The Asian chef looked like an angry puppy beside Charles. He grabbed Charles's arm. I don't know what he thought he was going to do, but Charles stopped moving. He stared down at the offending hand and said very carefully, voice almost painfully deep, "Do not touch me."

The chef dropped his arm like he'd been burned. He took a step back. Charles was only giving him part of the "look." The full treatment had been known to send would-be muggers screaming for help. Part of the look was enough for one irate chef.

His voice was calm, reasonable when he spoke again, "I run a clean kitchen."

Charles shook his head. "You can't have zombies near the food preparation. It's illegal. The health codes forbid corpses near food."

"My assistant is a vampire. He's dead."

Charles rolled his eyes at me. I sympathized. I'd had the same discussion with a chef or two. "Vampires are not considered legally dead anymore, Mr. Kim. Zombies are."

"I don't understand why."

"Zombies rot and carry disease just like any dead body. Just because they move around doesn't mean they aren't a depository for disease."

"I don't . . . "

"Either keep the zombies away from the kitchen or we will close you down. Do you understand that?"

"And you'd have to explain to the owner why his business was not making money," I said, smiling up at both of them.

The chef looked a bit pale. Fancy that. "I . . . I understand. It will be taken care of."

"Good," Charles said.

The chef darted one frightened look at me, then began to thread his way back to the kitchen. It was funny how Jean-Claude was beginning to scare so many people. He'd been one of the more civilized vampires before he became head bloodsucker. Power corrupts.

Charles sat down across from me. He seemed too big for the table. "I got your message. What's going on?"

"I need an escort to the Tenderloin."

It's hard to tell when Charles blushes, but he squirmed in his chair. "Why in the world do you want to go down there?"

"I need to find someone who works down there."

"Who?"

"A prostitute," I said.

He squirmed again. It was like watching an uncomfortable mountain. "Caroline is not going to like this."

"Don't tell her," I said.

"You know Caroline and I don't lie to each other, about anything."

I fought to keep my face neutral. If Charles had to explain his every move to his wife, that was his choice. He didn't have to let Caroline control him. He chose to do it. But it grated on me like having your teeth cleaned.

"Just tell her that you had extra animator business. She won't ask details." Caroline thought that our job was gross. Beheading chickens, raising zombies, how uncouth.

"Why do you need to find this prostitute?"

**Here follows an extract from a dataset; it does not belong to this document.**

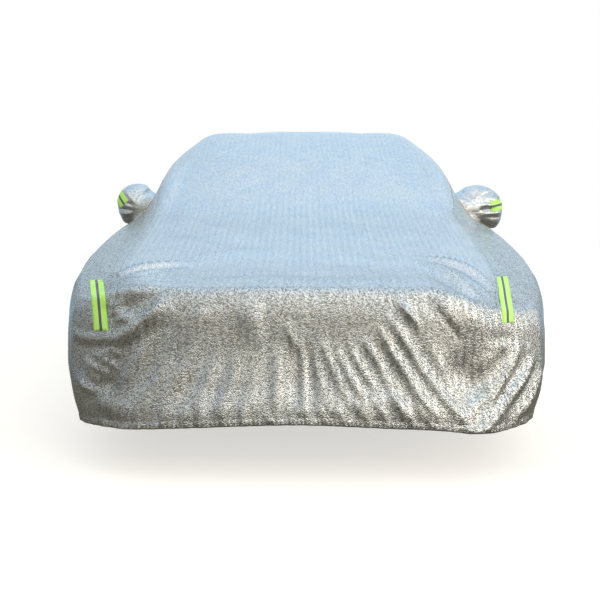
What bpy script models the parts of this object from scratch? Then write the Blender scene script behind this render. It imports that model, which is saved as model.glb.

I ignored the question and answered another one. The less Charles knew about Harold Gaynor, the safer he'd be. "I just need someone to look menacing. I don't want to have to shoot some poor slob because he made a pass at me. Okay?"

Charles nodded. "I'll come. I'm flattered you asked."

I smiled encouragingly at him. Truth was that Manny was more dangerous and much better backup. But Manny was like me. He didn't look dangerous. Charles did. I needed a good bluff tonight, not firepower.

I glanced at my watch. It was almost midnight. Jean-Claude had kept me waiting an hour. I looked behind me and caught Willie's gaze. He came towards me immediately. I would try to use this power only for good.

He bent close, but not too close. He glanced at Charles, acknowledging him with a nod. Charles nodded back. Mr. Stoic.

"What ya want?" Willie said.

"Is Jean-Claude ready to see me or not?"

"Yeah, I was just coming to get ya. I didn't know you was expecting company tonight." He looked at Charles.

"He's a coworker."

"A zombie raiser?" Willie asked.

Charles said, "Yes." His dark face was impassive. His look was quietly menacing.

Willie seemed impressed. He nodded. "Sure, ya got zombie work after you see Jean-Claude?"

"Yeah," I said. I stood and spoke softly to Charles, though chances were that Willie would hear it. Even the newly dead hear better than most dogs.

"I'll be as quick as I can."

"Alright," he said, "but I need to get home soon."

I understood. He was on a short leash. His own fault, but it seemed to bother me more than it bothered Charles. Maybe it was one of the reasons I'm not married. I'm not big on compromise.